Kopftuch und Minirock
Wie die Radikalisierung junger Muslime verhindert werden soll
Oben Hijab (Kopftuch), unten Minirock. Wenn der Theologe Mustafa Ayanoglu in seinen Workshops ein Foto mit dem Mädchen zeigt, wird die Diskussion hitzig. „Unislamisch“, finden sowohl die muslimischen wie auch die nichtmuslimischen Kritiker. „Sie widerspricht den Klischees und Vorurteilen aller Seiten. Sie irritiert und provoziert“, erklärt Ayanoglu. „In meinen Workshops für Lehrer, Sozialarbeiter und Jugendliche sind diese Vielfalt muslimischer Lebensstile und der notwendige Respekt vor diesen wichtigen Themen. Das Mädchen ist wie viele in ihrem Alter auf der Suche nach sich selbst. Wird sie in dieser Phase wegen Äußerlichkeiten abgelehnt und diskriminiert statt akzeptiert und unterstützt, kann das Folgen haben. Salafisten mit ihrer Gemeinschaft, ihrer Anerkennung und ihren einfachen Wahrheiten erscheinen ihr dann attraktiv.“
Der Religionspädagoge arbeitet bei ufuq.de, einem Verein, der mit Unterstützung des bayerischen und des Bundessozialministeriums seit 2015 von Augsburg aus in Bayern mit Workshops und Weiterbildungen zu den Themen Islam, Islamismus und Islamfeindlichkeit der religiösen Radikalisierung junger Leute vorbeugen soll. In diesem Jahr führte ufuq.de nach Auskunft des bayerischen Ministeriums 57 Veranstaltungen durch, 21 davon für Lehrer. 934 Lehrerinnen und Lehrer wurden bayernweit bereits geschult. Außerdem bildeten die Pädagogen zehn Augsburger Studentinnen und Studenten zu „Teamerinnen“aus, die nun selbst auf Anfrage Workshops in Schulen, Vereinen und Jugendtreffs leiten können. Direkte Kontakte zur salafistischen Szene in Augsburg, die sich bis zum Verbot an den Lies!-Tischen zur Koranverteilung versammelte, gehören nicht zur Präventionsarbeit.
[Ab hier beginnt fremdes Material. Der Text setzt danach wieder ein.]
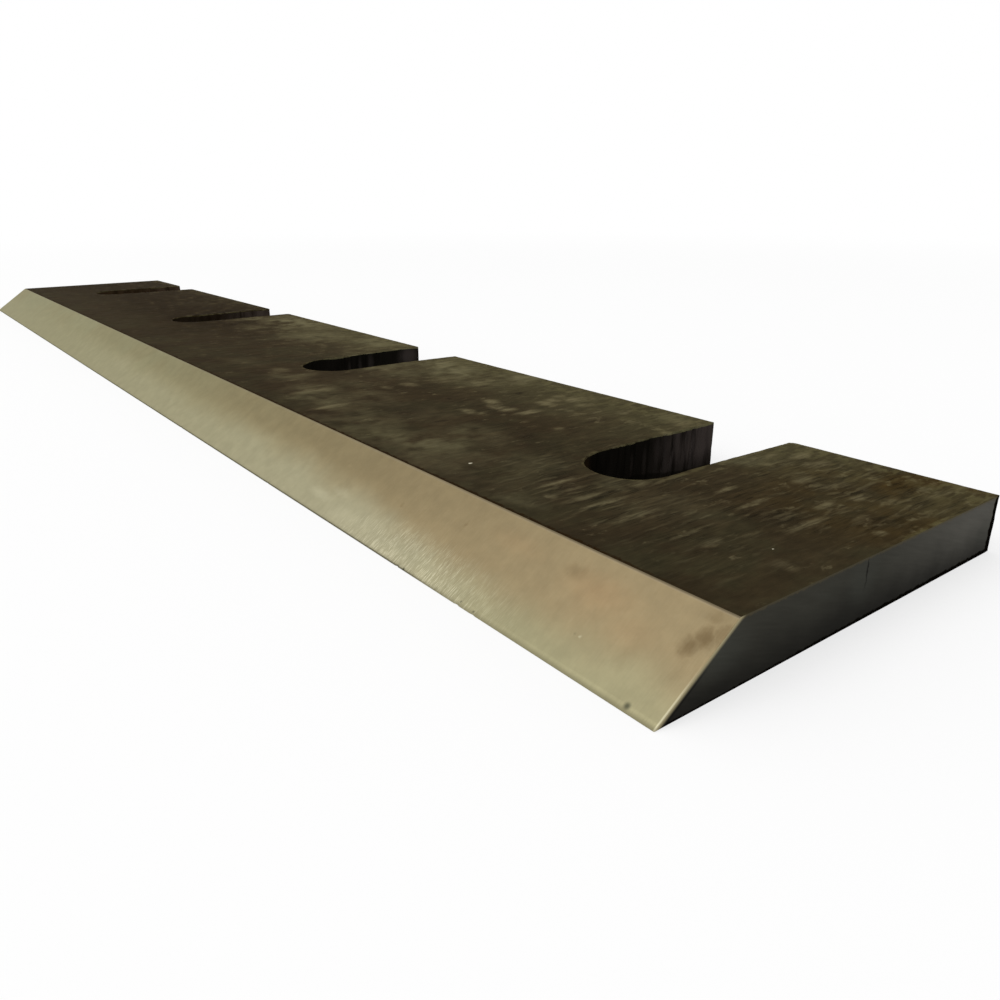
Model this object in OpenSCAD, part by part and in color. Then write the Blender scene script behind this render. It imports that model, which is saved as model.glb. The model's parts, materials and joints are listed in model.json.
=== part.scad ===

Telefonische Beratung besorgter Lehrer, Sozialarbeiter, Flüchtlingsbetreuer oder auch Eltern hingegen schon. Etwa sieben bis acht solcher Anrufe gehen pro Woche bei ufuq.de ein, erklärte Ayanoglu bei
Was Extremisten den Jugendlichen anbieten
seinem Vortrag. Die Anrufe bleiben anonym, auch die Namen der betroffenen Schüler oder Jugendlichen fallen bei den Gesprächen nicht. Bisher stellten sich alle Vermutungen als unbegründet heraus. Sollte ein Jugendlicher mit markigen religiösen Sprüchen oder mit einem Bart nach Art des Propheten allerdings doch nicht nur provozieren, sondern tatsächlich in das radikale Milieu rutschen, übernehmen dies Sozialarbeiter des Virtual Prevention Network in München. Zugenommen hätten Anrufe von Lehrern wegen vermuteter türkisch-nationalistischer Radikalisierungen. Laut Ayanoglu fallen sie aber nicht in ihren Bereich, „weil sie ja meistens nichts mit Religion zu tun haben.“
Vier Dinge – so die Erfahrung von Ayanoglu – bieten Salafisten oder auch andere Extremisten Jugendlichen, die sich in einer Krise befinden: Gehorsam, Wahrheit, Gemeinschaft und Gerechtigkeit. Die korrekte Befolgung von Online-Anleitungen für ein islamisch korrektes Verhalten sorgt für Orientierung. Die Gemeinschaft, so Ayanoglu, vermittelt Stärke und Selbstwirksamkeit, und die Suche nach Gerechtigkeit sei vor allem ein Ruf nach Anerkennung der eigenen Diskriminierungserfahrungen. „Diese Angebote müssen wir als Zivilgesellschaft leisten, dann haben Extremisten keine Chance“, fordert Ayanoglu. Ungewohnte Lebenswelten junger Leute anzuerkennen und zu respektieren sei der Anfang.